» **Required work**
Report only how many lines hold the word "empty".

==== Records to process

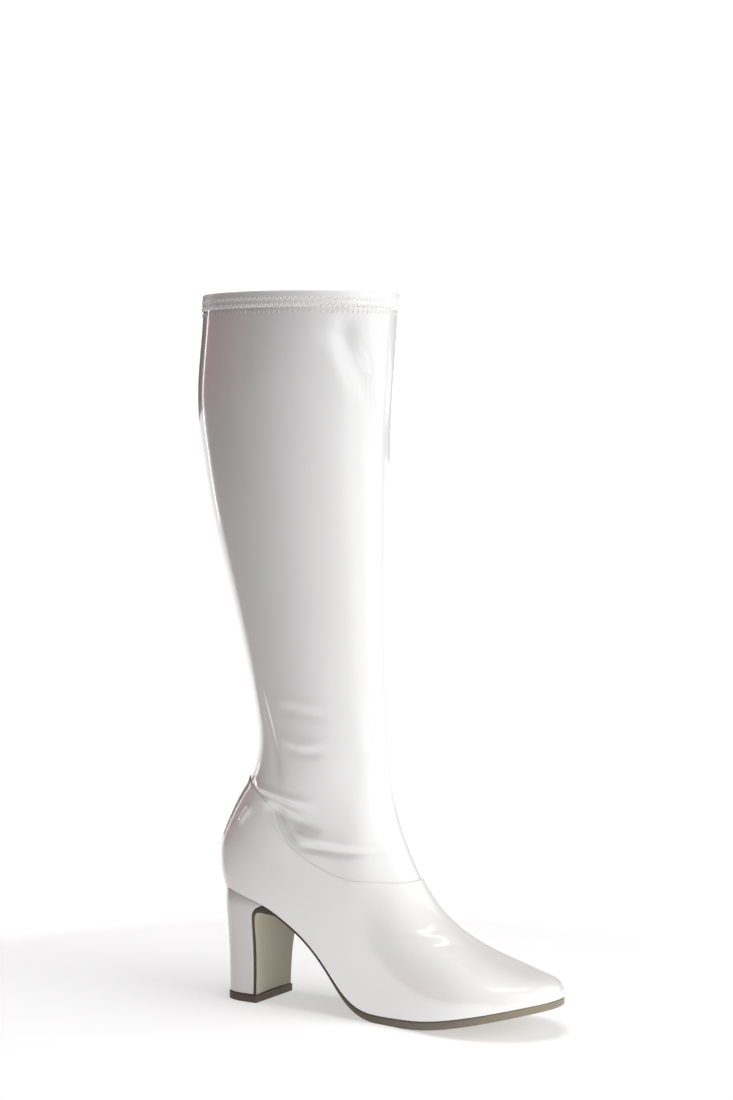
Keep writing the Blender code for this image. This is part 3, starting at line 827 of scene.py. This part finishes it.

========
==== Records to process

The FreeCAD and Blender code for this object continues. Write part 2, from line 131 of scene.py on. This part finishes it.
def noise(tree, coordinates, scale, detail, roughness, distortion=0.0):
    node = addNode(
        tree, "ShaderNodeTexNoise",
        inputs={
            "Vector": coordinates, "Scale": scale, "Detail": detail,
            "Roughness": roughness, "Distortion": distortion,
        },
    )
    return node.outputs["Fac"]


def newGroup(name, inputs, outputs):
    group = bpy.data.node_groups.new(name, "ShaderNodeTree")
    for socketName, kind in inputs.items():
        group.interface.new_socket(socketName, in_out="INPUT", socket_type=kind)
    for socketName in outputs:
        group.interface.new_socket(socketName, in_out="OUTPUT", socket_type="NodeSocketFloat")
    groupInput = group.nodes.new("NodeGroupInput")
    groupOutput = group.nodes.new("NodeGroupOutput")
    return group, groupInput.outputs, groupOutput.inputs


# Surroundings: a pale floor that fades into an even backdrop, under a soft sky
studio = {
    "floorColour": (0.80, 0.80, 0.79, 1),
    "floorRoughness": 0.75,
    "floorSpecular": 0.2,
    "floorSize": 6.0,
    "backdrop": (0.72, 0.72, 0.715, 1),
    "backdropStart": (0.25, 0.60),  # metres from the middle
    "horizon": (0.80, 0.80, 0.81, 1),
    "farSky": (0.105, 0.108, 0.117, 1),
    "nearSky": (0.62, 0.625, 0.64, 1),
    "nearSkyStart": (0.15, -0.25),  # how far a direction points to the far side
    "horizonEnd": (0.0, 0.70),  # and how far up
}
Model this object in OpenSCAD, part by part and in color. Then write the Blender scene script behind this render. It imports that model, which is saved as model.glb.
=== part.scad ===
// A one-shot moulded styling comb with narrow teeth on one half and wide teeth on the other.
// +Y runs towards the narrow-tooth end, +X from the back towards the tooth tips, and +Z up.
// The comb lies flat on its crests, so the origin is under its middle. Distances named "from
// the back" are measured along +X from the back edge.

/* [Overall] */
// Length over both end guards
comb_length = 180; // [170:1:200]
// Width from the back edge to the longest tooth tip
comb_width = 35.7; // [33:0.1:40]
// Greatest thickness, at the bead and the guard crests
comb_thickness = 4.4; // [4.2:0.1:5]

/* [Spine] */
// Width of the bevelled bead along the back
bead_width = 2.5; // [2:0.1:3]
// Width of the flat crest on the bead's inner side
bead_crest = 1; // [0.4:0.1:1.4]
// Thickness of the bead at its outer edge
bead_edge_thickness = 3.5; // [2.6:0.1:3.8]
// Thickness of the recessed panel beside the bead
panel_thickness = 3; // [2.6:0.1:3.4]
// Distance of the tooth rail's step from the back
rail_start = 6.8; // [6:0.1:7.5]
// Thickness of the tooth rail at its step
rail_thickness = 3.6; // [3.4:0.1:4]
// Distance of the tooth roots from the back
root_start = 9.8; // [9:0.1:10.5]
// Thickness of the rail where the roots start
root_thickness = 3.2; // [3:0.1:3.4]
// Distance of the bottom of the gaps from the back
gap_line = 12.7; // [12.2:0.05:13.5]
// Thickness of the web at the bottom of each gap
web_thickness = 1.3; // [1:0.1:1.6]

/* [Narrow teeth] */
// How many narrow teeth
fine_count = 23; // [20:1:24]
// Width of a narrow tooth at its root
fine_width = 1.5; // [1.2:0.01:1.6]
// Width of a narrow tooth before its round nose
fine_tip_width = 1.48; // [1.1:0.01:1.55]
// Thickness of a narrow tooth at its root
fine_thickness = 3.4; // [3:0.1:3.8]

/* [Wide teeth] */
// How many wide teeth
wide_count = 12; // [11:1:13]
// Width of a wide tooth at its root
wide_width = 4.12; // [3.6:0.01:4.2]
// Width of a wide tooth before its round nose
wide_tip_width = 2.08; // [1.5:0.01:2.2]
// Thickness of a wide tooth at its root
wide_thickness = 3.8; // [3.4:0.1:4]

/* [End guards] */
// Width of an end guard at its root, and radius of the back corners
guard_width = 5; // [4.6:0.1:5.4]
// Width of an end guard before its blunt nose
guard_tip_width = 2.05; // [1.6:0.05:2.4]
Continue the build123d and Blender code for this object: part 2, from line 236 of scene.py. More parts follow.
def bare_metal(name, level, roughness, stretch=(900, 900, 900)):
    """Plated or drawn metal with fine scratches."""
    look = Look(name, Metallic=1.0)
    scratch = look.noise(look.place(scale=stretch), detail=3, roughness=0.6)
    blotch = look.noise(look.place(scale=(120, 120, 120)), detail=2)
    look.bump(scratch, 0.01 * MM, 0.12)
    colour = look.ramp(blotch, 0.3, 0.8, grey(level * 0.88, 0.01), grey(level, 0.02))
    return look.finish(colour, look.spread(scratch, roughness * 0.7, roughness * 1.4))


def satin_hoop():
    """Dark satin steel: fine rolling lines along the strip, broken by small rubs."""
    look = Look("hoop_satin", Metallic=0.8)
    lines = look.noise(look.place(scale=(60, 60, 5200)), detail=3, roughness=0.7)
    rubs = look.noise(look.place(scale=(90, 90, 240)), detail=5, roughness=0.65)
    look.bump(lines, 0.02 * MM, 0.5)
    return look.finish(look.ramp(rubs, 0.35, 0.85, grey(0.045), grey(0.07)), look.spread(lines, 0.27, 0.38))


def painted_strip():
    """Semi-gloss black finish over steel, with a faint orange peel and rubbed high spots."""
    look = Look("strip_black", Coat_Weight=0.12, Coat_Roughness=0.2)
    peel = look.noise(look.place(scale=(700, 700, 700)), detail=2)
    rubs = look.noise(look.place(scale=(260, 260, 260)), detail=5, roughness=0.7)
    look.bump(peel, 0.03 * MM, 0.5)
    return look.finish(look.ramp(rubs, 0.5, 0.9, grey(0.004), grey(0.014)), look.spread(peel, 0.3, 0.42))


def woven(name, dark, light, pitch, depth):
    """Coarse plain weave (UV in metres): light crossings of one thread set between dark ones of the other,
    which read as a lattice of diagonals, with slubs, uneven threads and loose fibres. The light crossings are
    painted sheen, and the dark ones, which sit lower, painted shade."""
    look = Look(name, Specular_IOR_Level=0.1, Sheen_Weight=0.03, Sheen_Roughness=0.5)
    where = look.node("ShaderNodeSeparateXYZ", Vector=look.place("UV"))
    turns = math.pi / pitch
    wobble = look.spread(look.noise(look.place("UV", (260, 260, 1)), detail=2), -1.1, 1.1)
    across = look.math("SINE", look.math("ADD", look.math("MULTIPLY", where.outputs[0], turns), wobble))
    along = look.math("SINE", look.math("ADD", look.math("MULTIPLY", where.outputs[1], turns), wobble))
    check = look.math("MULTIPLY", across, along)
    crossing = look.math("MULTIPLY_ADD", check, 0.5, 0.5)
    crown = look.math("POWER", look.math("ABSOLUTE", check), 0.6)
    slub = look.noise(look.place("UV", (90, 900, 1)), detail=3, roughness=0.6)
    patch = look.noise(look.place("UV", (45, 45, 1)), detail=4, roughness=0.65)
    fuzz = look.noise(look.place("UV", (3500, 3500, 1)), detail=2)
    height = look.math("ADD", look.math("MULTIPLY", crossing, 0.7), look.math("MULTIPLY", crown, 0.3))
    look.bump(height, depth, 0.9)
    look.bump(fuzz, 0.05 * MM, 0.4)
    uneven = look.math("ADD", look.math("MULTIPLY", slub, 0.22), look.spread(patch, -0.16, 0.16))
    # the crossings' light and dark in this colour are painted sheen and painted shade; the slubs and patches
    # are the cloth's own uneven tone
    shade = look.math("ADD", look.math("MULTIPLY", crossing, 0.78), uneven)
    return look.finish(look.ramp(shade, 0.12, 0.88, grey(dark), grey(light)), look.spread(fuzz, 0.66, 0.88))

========
==== Records to process

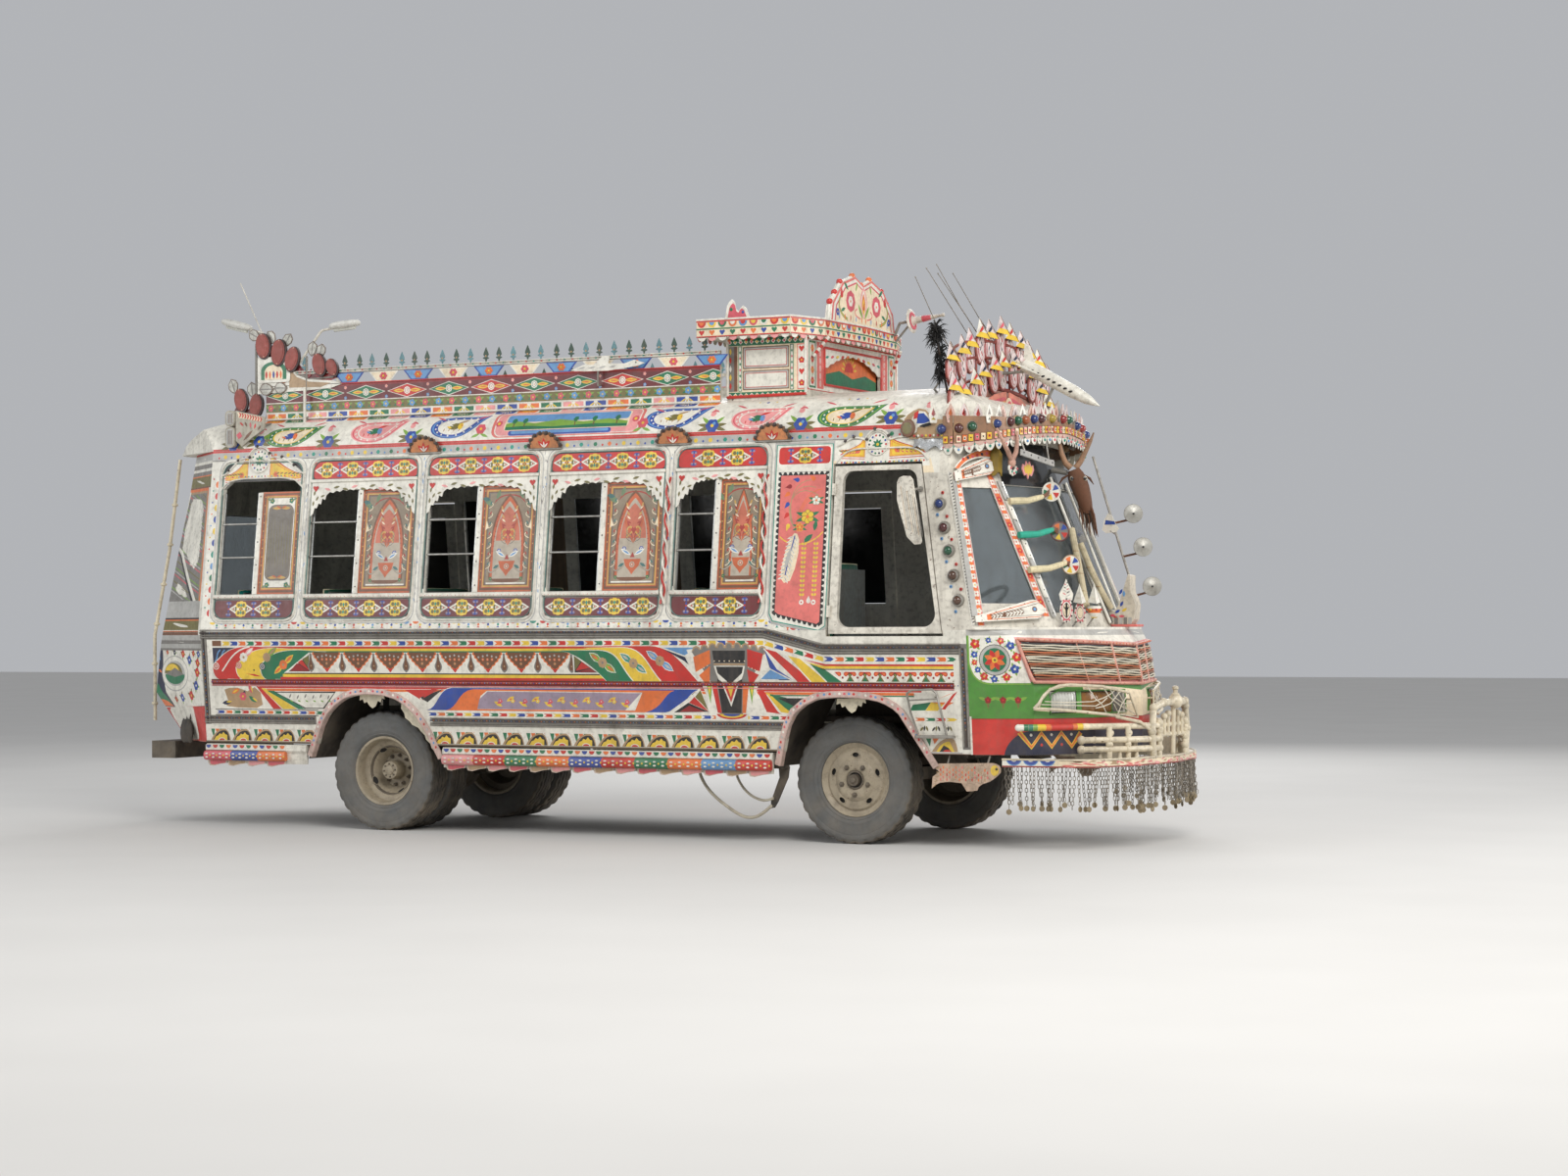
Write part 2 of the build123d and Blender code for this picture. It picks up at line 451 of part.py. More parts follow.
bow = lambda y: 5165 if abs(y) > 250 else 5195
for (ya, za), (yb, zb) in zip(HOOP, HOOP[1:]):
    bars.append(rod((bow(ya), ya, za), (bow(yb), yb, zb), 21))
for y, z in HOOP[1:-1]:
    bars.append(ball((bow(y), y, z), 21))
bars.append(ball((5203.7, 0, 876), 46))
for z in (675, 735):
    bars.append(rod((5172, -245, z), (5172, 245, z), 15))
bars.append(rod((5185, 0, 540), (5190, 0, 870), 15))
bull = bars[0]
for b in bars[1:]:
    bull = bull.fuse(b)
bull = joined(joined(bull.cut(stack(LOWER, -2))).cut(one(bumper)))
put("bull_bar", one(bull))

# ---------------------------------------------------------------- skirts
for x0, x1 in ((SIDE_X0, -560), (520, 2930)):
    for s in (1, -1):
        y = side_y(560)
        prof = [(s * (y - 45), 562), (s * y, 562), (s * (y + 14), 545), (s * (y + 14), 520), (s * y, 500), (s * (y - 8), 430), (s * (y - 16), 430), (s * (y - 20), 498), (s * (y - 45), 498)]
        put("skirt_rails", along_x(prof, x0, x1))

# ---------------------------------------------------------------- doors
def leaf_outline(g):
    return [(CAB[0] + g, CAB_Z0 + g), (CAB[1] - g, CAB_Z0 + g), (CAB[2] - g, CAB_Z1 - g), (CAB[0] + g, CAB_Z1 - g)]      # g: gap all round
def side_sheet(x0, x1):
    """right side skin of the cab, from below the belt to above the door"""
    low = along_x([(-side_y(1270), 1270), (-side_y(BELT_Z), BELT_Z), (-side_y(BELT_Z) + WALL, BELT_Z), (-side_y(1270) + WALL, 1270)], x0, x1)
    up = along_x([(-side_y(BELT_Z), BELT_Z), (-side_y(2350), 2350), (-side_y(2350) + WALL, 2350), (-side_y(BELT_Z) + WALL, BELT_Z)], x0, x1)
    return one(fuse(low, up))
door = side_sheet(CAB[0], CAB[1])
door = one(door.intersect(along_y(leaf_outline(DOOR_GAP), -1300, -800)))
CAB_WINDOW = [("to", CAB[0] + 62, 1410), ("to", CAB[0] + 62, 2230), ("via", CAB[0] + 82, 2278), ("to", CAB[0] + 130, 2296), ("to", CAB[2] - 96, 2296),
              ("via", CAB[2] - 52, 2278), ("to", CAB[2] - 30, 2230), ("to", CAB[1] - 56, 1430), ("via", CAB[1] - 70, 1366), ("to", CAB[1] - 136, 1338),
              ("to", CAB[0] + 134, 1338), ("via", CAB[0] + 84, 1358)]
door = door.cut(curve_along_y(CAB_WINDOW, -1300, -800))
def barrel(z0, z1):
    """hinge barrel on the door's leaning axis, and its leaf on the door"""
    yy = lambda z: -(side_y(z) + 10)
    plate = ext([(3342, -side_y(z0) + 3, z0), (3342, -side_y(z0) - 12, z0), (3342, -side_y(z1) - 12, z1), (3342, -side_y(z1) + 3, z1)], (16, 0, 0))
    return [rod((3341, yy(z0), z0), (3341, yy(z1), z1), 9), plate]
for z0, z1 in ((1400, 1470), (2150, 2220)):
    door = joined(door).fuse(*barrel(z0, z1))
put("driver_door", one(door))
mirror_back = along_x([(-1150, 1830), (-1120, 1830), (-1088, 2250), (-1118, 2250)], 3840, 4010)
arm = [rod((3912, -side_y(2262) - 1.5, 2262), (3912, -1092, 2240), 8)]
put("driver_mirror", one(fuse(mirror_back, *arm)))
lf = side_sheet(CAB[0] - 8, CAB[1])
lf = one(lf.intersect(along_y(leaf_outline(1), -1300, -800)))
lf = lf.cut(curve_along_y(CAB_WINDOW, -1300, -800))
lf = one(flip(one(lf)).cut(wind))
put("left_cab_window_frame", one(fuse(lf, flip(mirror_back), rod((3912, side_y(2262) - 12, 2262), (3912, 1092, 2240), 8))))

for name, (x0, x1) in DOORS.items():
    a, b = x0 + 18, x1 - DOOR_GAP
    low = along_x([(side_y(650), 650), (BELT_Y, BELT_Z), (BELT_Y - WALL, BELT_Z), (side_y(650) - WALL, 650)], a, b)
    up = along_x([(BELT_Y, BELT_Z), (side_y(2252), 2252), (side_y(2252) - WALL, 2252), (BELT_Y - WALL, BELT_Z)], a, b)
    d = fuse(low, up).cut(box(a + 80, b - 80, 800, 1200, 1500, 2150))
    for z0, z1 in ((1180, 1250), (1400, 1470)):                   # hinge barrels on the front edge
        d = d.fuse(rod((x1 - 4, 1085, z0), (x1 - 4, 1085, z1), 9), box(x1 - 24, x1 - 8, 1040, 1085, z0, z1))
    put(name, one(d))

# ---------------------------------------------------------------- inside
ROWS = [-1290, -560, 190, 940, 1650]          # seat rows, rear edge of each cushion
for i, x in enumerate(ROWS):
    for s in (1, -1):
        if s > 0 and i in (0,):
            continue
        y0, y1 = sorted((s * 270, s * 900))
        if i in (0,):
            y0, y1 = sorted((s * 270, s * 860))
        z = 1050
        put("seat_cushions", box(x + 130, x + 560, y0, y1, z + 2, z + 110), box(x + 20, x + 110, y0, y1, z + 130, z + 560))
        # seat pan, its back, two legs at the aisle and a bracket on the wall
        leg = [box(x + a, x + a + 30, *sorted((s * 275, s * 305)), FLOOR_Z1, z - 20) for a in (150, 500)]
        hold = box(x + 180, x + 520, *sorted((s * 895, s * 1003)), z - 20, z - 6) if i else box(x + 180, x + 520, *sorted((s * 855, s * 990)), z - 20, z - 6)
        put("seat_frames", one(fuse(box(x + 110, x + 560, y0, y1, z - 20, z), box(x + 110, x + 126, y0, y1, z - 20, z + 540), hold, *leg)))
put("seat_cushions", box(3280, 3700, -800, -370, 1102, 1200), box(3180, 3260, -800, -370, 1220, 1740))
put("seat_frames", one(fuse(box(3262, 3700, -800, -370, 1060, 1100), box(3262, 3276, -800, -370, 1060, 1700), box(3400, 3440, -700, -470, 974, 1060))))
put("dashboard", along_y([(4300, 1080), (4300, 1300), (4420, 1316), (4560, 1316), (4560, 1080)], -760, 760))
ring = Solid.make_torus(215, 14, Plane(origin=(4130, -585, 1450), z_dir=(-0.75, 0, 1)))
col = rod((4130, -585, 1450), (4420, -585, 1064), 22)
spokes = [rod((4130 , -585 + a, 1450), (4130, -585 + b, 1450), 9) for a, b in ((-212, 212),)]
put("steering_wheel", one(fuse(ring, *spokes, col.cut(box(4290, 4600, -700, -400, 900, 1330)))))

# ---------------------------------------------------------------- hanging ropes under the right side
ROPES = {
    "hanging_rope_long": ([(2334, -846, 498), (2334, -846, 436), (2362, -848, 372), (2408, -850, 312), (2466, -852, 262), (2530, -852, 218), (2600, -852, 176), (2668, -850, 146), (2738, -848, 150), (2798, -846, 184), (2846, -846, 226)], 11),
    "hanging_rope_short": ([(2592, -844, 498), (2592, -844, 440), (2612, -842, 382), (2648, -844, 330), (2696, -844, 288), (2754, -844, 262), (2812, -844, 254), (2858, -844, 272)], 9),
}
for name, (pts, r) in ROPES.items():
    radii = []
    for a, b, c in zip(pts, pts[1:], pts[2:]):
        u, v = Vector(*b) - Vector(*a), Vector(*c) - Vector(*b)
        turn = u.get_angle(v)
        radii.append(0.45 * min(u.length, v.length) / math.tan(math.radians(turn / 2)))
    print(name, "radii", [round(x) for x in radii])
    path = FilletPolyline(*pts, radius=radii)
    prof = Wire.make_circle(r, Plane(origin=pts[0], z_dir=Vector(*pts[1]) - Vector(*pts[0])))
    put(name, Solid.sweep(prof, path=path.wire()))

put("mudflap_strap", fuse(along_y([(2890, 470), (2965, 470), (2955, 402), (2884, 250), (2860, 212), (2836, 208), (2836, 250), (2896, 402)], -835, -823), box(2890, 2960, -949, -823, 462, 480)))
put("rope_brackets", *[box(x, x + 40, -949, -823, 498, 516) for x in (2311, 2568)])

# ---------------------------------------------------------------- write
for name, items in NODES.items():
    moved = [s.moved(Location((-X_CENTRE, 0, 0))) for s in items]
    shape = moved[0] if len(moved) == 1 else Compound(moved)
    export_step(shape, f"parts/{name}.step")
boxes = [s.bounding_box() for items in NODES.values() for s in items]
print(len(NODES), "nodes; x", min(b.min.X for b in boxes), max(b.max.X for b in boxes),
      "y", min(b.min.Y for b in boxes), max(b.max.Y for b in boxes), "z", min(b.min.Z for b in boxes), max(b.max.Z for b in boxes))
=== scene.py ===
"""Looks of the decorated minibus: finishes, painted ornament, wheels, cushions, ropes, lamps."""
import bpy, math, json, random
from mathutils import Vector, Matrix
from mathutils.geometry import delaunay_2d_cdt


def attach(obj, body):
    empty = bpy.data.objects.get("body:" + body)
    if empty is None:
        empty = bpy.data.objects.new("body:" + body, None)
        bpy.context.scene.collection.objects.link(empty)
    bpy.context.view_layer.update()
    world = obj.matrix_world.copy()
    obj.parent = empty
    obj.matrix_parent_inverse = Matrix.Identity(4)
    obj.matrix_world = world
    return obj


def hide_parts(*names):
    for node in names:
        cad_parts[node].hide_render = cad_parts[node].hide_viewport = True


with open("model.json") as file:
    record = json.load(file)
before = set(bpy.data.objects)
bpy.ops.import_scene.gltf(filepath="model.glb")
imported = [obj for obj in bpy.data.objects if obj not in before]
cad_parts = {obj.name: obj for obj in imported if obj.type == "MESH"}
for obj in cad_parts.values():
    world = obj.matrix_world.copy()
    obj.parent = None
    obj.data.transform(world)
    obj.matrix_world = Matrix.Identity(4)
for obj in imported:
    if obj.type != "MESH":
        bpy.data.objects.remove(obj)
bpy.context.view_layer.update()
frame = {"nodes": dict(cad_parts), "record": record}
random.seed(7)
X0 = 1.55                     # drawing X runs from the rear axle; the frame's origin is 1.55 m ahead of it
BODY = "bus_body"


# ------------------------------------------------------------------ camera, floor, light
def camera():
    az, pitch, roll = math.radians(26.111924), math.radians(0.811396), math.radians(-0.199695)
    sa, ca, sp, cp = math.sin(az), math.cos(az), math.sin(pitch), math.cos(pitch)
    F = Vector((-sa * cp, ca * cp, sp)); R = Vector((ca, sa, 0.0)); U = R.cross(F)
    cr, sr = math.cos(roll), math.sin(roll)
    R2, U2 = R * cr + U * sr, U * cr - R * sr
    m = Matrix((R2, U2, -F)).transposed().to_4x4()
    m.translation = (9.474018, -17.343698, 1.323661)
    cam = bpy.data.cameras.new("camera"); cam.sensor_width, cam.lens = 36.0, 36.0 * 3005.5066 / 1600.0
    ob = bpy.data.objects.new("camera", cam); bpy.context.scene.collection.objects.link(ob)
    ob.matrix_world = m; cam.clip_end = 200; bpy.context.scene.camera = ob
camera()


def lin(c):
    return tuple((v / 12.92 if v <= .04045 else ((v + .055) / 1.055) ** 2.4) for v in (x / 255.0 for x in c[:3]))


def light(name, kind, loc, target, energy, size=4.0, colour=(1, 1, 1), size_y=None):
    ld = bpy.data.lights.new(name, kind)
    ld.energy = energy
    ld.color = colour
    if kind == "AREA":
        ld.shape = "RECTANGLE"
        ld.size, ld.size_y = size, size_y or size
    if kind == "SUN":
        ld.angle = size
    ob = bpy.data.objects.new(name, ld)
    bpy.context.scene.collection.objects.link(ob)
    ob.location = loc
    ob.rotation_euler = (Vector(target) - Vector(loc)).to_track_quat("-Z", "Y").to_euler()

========

» **Output for this task**
5